→ Goal: Copy exactly the lines from the start of the data below through the one that carries "import Sketcher", and only those.

-----

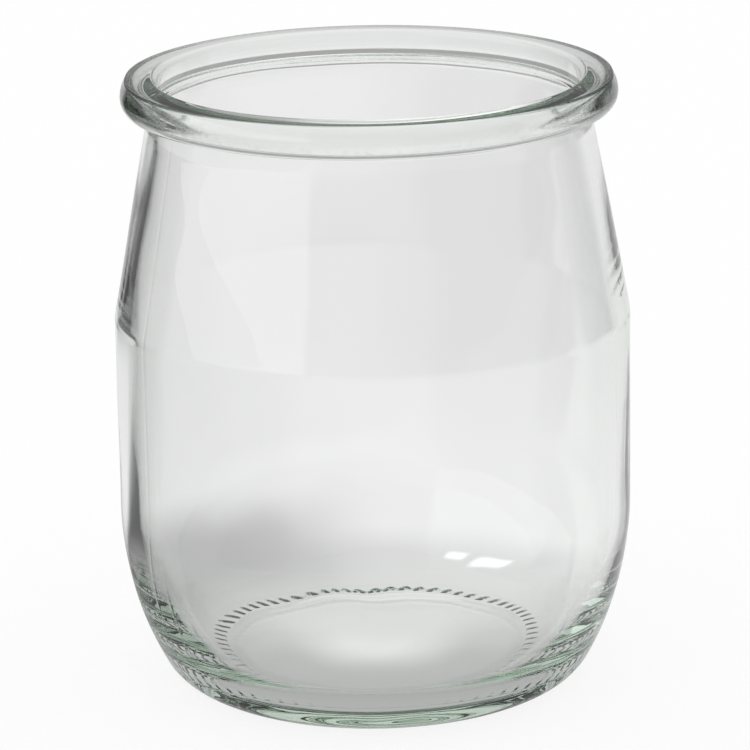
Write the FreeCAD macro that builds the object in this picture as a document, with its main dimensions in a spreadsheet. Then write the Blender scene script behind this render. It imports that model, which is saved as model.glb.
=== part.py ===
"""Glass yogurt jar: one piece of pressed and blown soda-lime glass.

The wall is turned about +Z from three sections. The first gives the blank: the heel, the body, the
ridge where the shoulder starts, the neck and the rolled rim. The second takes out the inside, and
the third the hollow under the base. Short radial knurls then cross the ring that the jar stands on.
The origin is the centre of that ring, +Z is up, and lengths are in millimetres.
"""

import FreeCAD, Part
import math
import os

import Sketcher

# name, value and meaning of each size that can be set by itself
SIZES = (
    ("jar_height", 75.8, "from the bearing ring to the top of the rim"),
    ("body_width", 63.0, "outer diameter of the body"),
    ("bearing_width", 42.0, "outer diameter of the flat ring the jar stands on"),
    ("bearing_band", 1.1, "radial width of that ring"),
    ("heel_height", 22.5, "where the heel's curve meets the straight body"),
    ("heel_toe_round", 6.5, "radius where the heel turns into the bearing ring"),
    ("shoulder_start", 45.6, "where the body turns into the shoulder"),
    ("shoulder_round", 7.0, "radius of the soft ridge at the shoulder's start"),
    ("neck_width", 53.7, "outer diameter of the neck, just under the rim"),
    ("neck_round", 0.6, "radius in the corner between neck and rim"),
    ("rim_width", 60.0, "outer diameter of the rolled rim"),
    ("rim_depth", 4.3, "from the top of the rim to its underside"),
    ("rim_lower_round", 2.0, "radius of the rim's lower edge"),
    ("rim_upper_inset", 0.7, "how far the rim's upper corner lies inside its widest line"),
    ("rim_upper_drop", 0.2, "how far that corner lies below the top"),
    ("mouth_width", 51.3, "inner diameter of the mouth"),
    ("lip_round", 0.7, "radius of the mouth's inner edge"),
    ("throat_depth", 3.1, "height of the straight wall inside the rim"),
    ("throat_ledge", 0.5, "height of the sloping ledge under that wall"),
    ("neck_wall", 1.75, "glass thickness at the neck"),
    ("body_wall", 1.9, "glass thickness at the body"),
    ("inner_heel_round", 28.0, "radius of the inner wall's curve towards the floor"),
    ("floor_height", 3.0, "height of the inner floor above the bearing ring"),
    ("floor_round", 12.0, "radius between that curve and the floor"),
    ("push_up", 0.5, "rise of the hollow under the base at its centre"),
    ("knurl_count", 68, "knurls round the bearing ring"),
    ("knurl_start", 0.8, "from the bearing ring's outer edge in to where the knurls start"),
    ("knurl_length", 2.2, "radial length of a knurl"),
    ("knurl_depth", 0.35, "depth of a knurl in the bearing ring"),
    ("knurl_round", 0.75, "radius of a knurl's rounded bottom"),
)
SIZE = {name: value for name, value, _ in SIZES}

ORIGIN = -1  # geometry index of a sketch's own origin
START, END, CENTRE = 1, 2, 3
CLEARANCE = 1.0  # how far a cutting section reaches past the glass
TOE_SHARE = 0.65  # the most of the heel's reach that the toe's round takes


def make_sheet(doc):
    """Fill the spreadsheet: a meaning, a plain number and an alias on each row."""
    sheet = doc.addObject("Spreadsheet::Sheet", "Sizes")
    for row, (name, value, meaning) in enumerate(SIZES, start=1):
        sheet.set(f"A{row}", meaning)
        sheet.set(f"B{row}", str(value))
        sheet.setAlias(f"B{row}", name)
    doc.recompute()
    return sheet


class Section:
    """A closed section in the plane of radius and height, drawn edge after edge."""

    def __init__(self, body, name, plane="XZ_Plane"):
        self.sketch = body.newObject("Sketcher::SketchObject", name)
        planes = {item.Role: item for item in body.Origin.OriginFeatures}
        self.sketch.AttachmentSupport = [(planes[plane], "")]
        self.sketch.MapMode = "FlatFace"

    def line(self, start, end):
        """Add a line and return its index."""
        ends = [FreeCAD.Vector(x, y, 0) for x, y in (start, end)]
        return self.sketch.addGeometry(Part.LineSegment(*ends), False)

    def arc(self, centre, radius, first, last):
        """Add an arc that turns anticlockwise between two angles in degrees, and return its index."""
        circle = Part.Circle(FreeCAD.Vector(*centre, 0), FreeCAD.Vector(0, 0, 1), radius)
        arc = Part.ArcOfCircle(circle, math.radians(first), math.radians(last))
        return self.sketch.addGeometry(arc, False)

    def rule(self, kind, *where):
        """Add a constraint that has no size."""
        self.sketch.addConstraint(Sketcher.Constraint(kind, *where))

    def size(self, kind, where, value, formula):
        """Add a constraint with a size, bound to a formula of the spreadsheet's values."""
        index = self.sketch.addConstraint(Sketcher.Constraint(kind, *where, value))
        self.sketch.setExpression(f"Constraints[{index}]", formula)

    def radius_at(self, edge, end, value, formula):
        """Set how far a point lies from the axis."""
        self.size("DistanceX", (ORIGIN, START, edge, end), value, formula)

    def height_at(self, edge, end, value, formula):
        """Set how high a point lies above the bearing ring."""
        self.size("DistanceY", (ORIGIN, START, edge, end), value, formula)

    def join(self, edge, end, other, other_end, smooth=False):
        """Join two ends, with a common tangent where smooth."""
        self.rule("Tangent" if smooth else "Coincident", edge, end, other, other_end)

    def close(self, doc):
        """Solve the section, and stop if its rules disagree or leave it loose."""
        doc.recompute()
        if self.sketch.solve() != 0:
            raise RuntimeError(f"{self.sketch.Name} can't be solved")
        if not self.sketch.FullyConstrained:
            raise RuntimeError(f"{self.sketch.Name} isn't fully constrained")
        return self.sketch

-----

→ Expected answer:
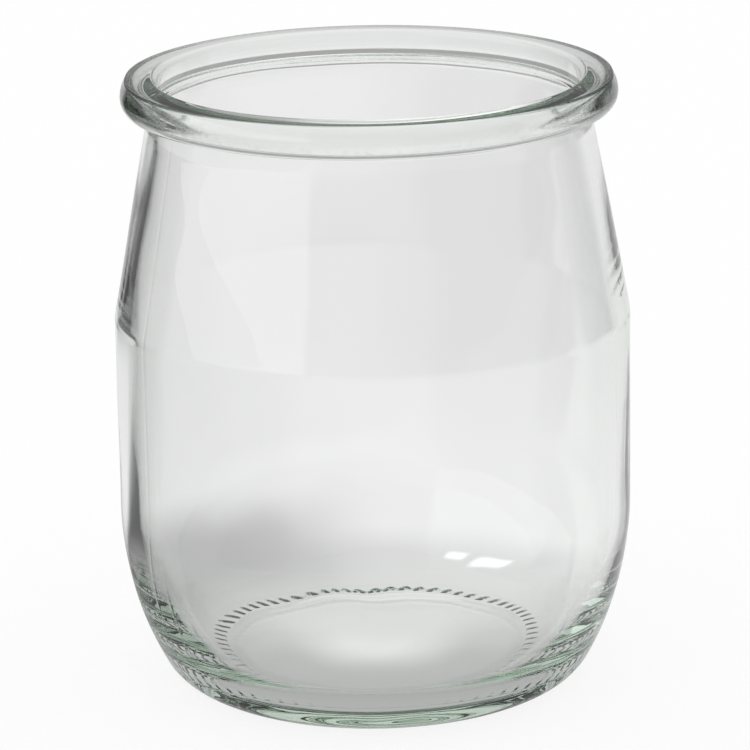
Write the FreeCAD macro that builds the object in this picture as a document, with its main dimensions in a spreadsheet. Then write the Blender scene script behind this render. It imports that model, which is saved as model.glb.
=== part.py ===
"""Glass yogurt jar: one piece of pressed and blown soda-lime glass.

The wall is turned about +Z from three sections. The first gives the blank: the heel, the body, the
ridge where the shoulder starts, the neck and the rolled rim. The second takes out the inside, and
the third the hollow under the base. Short radial knurls then cross the ring that the jar stands on.
The origin is the centre of that ring, +Z is up, and lengths are in millimetres.
"""

import FreeCAD, Part
import math
import os

import Sketcher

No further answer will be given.